### [Your instructions]
Lines containing the word "context" should be extracted in full.

Extracted data entries:
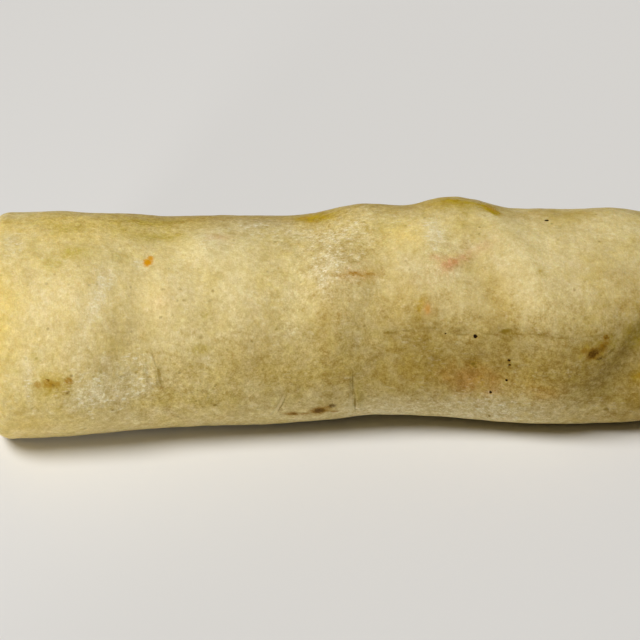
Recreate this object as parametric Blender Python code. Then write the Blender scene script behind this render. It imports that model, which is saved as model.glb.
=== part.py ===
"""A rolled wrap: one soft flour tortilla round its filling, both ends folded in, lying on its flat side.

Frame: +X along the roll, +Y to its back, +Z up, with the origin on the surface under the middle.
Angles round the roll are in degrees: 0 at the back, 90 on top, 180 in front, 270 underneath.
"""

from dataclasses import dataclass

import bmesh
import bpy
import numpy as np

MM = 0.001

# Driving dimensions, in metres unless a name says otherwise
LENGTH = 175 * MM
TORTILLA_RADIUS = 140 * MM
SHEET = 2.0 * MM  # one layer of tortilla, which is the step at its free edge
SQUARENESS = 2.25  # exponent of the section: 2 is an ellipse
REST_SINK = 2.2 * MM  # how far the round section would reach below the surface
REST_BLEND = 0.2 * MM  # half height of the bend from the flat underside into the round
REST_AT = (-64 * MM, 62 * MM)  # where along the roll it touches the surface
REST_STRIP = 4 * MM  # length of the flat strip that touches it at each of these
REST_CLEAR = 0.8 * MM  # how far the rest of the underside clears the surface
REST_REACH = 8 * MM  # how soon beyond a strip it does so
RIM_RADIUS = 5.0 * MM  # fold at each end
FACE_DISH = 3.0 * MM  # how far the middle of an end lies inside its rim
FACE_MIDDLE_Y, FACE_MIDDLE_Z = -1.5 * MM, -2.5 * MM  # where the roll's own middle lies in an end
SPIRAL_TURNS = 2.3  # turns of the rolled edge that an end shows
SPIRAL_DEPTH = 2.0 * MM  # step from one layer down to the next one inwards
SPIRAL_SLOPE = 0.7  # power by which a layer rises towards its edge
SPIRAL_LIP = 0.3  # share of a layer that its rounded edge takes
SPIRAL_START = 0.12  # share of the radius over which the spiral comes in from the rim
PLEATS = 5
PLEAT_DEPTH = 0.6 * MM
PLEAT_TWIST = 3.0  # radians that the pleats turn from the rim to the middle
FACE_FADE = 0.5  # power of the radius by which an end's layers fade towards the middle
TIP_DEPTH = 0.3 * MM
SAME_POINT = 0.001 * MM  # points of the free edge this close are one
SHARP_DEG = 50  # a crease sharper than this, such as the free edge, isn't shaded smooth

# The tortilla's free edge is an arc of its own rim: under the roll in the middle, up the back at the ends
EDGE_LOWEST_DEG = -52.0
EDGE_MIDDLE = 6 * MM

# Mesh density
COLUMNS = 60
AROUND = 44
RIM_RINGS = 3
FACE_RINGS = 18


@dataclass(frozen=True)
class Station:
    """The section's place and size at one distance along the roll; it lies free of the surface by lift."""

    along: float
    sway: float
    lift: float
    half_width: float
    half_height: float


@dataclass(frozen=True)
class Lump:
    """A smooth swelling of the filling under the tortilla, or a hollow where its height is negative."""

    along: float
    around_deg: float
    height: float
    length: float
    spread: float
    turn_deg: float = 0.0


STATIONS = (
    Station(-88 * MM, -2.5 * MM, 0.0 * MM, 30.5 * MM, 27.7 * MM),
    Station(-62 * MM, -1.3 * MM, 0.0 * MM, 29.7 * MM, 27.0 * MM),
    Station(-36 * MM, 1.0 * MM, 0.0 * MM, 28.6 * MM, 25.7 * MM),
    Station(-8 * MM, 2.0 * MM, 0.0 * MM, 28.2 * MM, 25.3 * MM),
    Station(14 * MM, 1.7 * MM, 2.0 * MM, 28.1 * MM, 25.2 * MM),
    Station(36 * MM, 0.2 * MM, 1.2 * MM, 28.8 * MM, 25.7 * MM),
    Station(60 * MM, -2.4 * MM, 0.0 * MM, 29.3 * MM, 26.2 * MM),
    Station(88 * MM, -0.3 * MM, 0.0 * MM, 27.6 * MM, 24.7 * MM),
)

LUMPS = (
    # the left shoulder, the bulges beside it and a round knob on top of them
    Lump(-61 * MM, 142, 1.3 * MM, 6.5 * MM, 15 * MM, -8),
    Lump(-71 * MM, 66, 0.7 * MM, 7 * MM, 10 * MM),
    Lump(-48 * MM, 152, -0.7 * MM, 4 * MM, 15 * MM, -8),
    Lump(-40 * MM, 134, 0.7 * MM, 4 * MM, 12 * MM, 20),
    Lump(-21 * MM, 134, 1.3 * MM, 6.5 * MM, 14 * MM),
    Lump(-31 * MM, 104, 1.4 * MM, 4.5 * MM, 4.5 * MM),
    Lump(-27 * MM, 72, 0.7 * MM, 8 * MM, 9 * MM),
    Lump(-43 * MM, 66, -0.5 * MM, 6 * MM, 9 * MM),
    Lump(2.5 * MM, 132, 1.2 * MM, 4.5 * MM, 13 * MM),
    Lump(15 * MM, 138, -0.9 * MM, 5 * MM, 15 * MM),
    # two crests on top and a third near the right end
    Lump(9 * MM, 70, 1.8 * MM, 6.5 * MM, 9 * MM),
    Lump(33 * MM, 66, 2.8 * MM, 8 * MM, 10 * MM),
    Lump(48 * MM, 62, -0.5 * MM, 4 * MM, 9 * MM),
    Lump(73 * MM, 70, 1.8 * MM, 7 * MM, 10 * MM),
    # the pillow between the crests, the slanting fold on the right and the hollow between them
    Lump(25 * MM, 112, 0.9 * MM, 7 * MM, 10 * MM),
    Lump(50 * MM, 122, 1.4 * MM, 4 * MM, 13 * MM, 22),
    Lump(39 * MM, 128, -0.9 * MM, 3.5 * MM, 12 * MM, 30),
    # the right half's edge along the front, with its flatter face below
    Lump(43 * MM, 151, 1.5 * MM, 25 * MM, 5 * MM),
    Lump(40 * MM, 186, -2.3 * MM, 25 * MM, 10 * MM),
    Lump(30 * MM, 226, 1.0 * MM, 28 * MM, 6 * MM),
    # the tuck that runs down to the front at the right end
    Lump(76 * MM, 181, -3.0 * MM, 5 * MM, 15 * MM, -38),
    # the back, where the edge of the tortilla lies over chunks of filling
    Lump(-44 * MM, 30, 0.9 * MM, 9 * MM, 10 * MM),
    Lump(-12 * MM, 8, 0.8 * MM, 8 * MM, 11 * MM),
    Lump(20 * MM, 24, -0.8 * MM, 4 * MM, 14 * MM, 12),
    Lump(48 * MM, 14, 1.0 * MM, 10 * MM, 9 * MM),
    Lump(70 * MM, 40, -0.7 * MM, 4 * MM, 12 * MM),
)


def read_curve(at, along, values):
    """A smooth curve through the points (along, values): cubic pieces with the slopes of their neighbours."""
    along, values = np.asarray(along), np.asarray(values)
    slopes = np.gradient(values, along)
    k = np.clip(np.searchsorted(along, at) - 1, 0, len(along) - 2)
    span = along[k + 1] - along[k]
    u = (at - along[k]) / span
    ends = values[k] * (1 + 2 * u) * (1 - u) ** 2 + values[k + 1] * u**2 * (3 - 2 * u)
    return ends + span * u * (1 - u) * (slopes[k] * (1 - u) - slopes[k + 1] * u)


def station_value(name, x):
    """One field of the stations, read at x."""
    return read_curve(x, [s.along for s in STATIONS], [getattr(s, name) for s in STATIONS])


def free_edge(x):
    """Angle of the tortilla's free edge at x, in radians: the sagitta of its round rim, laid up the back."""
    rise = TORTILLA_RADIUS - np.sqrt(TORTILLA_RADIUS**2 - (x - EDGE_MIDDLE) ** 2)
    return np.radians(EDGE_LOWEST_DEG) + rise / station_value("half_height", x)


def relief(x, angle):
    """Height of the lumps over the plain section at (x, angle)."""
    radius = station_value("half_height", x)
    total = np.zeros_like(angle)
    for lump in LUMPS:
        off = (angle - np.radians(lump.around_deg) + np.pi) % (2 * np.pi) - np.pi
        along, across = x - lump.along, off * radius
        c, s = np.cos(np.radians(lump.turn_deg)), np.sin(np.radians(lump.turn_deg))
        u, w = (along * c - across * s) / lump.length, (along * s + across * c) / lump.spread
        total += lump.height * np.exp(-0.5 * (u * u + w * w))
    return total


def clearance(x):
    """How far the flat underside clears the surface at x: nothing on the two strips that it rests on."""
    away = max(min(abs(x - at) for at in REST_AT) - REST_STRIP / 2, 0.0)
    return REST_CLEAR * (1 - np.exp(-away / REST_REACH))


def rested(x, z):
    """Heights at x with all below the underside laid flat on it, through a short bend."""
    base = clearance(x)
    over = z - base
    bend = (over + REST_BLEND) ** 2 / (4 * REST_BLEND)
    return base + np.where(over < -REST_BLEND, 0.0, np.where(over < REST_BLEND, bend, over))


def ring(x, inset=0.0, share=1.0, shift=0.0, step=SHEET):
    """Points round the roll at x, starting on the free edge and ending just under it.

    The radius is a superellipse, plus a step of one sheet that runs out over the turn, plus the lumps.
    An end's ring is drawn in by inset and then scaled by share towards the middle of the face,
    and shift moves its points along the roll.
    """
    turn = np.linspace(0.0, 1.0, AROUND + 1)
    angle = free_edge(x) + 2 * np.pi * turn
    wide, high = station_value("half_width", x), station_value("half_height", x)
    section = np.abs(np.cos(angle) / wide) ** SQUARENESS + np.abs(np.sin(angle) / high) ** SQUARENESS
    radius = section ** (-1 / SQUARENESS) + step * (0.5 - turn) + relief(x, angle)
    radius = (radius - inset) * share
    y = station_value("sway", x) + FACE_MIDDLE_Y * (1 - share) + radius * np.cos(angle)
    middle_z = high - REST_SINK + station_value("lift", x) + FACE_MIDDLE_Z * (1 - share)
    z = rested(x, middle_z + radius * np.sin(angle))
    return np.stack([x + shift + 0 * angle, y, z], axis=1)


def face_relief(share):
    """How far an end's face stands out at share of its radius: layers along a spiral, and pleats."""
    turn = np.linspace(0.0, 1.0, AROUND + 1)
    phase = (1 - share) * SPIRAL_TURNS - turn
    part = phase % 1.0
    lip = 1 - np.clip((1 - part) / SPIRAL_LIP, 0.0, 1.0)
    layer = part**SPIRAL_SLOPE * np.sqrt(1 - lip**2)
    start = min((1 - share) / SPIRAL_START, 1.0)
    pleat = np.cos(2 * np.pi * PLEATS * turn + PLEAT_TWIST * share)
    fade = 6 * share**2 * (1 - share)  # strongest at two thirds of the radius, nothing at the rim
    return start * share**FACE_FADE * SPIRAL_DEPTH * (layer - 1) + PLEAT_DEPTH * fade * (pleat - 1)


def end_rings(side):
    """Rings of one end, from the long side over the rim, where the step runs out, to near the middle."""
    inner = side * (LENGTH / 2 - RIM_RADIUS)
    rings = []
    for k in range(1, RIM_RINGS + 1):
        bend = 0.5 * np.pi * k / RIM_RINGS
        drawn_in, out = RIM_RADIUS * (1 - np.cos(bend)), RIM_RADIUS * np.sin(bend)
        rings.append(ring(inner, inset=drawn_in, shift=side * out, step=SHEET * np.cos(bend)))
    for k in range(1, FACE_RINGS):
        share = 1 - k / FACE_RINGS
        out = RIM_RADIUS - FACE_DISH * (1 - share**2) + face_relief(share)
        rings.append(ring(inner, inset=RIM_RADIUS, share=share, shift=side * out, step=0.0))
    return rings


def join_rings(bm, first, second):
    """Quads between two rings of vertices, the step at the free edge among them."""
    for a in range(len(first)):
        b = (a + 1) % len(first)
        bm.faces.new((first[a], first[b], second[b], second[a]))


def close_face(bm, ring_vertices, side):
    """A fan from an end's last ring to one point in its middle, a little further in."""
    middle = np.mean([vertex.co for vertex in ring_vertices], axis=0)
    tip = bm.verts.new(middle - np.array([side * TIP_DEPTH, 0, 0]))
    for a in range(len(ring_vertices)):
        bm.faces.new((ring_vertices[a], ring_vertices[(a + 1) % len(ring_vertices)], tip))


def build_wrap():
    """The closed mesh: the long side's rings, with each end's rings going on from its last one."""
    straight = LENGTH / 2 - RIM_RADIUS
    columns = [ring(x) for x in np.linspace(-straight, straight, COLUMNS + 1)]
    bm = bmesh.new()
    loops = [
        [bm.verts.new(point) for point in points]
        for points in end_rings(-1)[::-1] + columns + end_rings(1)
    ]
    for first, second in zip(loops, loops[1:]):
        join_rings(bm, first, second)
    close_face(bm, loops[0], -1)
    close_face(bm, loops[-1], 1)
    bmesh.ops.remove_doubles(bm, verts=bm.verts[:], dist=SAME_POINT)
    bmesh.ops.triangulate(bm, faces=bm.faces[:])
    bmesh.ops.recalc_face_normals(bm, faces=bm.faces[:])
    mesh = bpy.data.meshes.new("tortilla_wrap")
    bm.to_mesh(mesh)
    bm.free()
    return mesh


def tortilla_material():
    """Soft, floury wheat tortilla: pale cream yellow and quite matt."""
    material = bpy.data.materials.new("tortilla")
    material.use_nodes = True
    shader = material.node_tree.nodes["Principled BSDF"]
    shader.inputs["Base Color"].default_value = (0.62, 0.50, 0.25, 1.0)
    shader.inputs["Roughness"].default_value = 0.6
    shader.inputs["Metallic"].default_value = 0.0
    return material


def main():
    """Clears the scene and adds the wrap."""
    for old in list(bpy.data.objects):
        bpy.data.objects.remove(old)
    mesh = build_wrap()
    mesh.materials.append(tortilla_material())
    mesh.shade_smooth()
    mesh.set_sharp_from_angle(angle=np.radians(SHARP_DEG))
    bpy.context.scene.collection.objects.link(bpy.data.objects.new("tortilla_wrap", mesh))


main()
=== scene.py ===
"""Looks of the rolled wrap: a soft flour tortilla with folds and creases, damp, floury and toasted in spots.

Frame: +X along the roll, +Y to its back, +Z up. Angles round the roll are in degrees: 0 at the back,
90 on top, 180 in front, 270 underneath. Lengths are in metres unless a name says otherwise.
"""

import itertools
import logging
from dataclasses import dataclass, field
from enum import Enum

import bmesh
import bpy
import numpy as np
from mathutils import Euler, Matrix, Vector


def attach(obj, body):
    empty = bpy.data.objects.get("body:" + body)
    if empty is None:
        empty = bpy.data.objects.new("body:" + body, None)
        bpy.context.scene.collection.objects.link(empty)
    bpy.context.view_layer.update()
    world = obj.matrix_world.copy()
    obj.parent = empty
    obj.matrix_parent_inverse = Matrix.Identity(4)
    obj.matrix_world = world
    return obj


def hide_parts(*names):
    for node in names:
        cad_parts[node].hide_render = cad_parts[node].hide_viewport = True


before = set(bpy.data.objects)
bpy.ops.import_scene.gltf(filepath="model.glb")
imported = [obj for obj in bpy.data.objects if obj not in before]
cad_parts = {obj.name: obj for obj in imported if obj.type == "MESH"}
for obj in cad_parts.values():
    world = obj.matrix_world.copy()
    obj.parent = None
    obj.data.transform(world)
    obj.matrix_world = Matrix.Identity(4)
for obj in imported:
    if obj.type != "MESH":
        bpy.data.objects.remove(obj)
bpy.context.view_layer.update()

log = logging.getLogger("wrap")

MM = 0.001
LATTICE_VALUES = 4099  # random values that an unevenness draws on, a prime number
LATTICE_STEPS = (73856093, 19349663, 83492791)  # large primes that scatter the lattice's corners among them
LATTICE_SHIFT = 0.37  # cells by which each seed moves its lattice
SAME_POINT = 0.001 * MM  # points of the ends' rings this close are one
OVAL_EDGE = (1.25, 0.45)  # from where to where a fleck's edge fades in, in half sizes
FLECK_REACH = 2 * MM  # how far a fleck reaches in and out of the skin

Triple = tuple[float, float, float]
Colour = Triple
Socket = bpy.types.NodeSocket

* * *

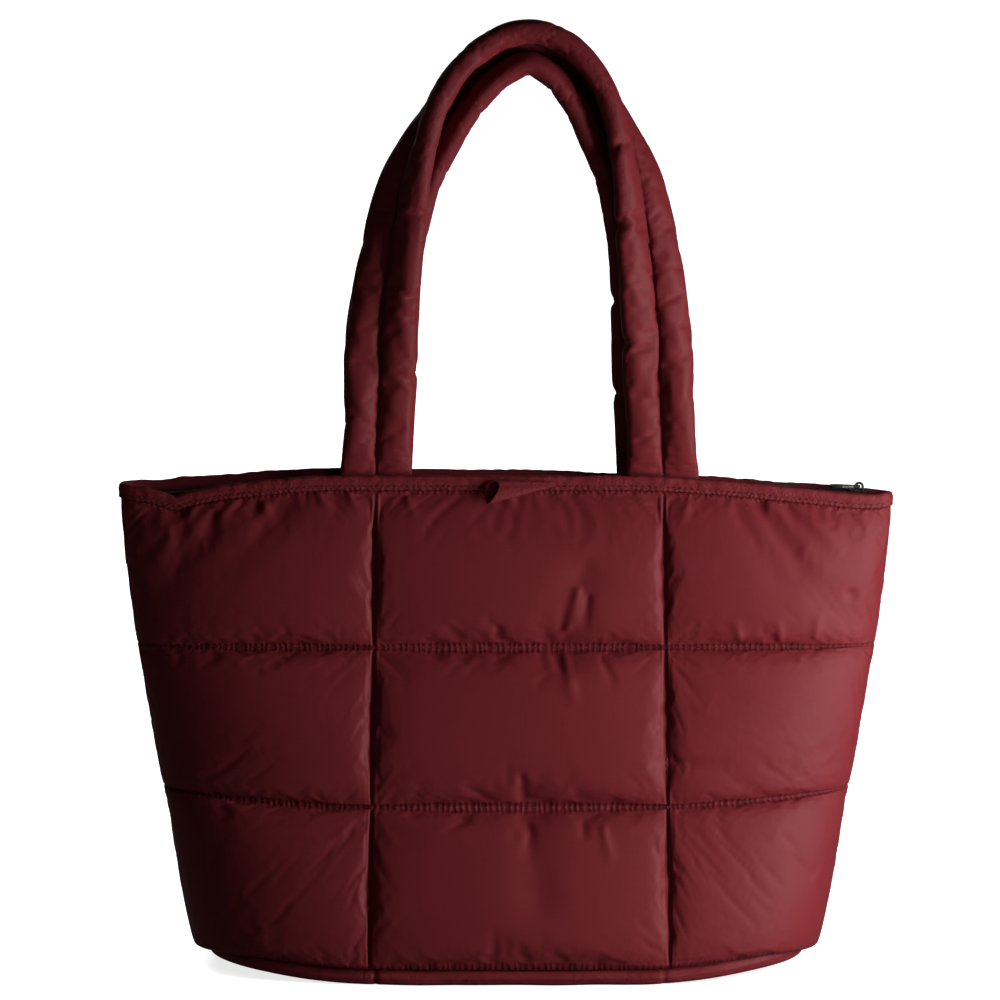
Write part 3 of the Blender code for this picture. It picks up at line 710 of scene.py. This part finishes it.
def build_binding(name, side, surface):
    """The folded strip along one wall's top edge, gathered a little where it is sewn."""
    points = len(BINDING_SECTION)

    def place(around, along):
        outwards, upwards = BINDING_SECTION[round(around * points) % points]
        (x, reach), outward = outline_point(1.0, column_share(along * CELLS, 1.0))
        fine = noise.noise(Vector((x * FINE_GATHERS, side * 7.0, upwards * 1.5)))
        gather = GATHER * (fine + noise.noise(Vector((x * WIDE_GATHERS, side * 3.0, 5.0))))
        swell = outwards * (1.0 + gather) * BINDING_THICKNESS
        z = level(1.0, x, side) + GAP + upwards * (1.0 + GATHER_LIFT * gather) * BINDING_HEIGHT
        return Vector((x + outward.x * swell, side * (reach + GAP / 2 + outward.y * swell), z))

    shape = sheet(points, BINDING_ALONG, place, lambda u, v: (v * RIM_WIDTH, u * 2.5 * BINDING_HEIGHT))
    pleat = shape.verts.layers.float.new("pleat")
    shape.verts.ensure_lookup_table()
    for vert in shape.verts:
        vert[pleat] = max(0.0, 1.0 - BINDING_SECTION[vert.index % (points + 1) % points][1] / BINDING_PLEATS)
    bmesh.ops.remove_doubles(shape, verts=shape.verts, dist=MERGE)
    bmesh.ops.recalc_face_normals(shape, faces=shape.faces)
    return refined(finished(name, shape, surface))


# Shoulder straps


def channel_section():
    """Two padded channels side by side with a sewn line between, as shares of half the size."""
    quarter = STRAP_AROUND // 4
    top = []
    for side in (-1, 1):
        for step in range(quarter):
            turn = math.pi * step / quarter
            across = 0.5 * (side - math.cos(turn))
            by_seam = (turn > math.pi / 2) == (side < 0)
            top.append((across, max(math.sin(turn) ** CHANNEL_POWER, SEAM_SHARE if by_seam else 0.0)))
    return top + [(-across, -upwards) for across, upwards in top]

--

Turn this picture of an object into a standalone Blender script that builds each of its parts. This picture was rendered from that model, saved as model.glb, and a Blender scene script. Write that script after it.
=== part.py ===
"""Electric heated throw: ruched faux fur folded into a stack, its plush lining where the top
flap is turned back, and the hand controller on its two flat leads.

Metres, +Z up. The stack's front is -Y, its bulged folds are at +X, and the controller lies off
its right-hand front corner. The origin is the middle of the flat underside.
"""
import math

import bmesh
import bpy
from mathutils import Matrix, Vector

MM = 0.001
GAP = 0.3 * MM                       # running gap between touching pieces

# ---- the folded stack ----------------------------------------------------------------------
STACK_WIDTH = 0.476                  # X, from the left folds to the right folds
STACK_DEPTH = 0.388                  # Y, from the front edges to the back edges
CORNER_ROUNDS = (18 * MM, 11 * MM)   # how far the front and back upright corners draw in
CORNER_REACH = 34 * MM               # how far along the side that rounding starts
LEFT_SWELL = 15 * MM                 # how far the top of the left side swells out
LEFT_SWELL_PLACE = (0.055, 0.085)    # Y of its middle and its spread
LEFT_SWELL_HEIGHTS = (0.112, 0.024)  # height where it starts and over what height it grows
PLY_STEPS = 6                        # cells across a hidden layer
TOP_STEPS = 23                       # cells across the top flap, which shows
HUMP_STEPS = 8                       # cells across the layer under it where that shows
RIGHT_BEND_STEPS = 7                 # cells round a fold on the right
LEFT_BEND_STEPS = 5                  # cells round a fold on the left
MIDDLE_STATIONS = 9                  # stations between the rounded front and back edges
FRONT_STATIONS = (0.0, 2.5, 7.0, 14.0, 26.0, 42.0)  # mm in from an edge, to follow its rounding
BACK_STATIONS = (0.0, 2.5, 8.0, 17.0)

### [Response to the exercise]
    bpy.context.scene.collection.objects.link(bpy.data.objects.new("tortilla_wrap", mesh))
        bpy.context.scene.collection.objects.link(empty)
    bpy.context.view_layer.update()
bpy.context.view_layer.update()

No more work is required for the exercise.